*What you should do*: Output the material below in full, exactly as it is.

********************

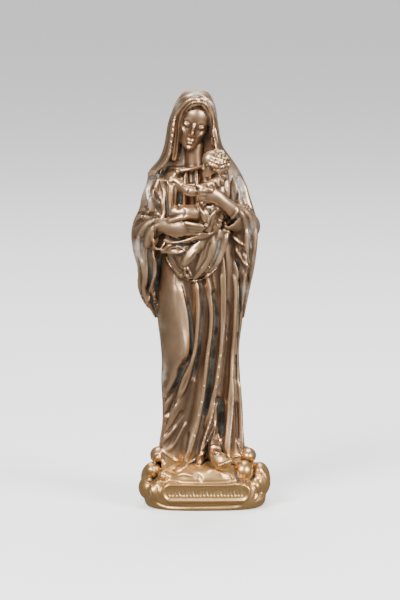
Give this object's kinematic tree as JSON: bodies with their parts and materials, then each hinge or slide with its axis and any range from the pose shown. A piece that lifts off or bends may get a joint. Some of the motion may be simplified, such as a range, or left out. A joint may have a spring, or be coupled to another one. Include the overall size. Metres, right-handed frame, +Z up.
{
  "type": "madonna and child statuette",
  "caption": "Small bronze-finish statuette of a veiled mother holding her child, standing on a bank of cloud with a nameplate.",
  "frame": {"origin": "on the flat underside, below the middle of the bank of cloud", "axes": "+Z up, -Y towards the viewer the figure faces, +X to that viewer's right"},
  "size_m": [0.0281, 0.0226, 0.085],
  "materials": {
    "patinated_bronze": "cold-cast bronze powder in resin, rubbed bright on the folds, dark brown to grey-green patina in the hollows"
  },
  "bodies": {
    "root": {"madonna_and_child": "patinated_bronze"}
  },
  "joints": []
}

********************

*Task solution*:
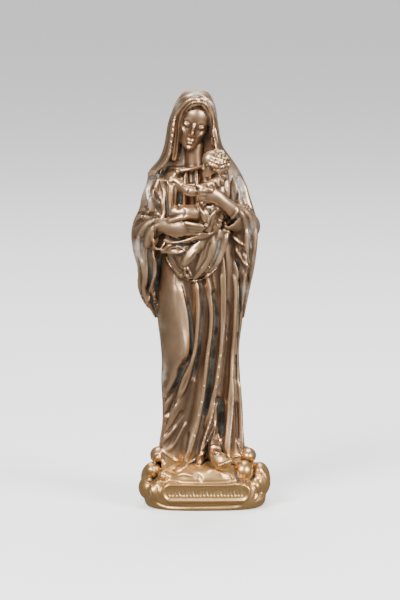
Give this object's kinematic tree as JSON: bodies with their parts and materials, then each hinge or slide with its axis and any range from the pose shown. A piece that lifts off or bends may get a joint. Some of the motion may be simplified, such as a range, or left out. A joint may have a spring, or be coupled to another one. Include the overall size. Metres, right-handed frame, +Z up.
{
  "type": "madonna and child statuette",
  "caption": "Small bronze-finish statuette of a veiled mother holding her child, standing on a bank of cloud with a nameplate.",
  "frame": {"origin": "on the flat underside, below the middle of the bank of cloud", "axes": "+Z up, -Y towards the viewer the figure faces, +X to that viewer's right"},
  "size_m": [0.0281, 0.0226, 0.085],
  "materials": {
    "patinated_bronze": "cold-cast bronze powder in resin, rubbed bright on the folds, dark brown to grey-green patina in the hollows"
  },
  "bodies": {
    "root": {"madonna_and_child": "patinated_bronze"}
  },
  "joints": []
}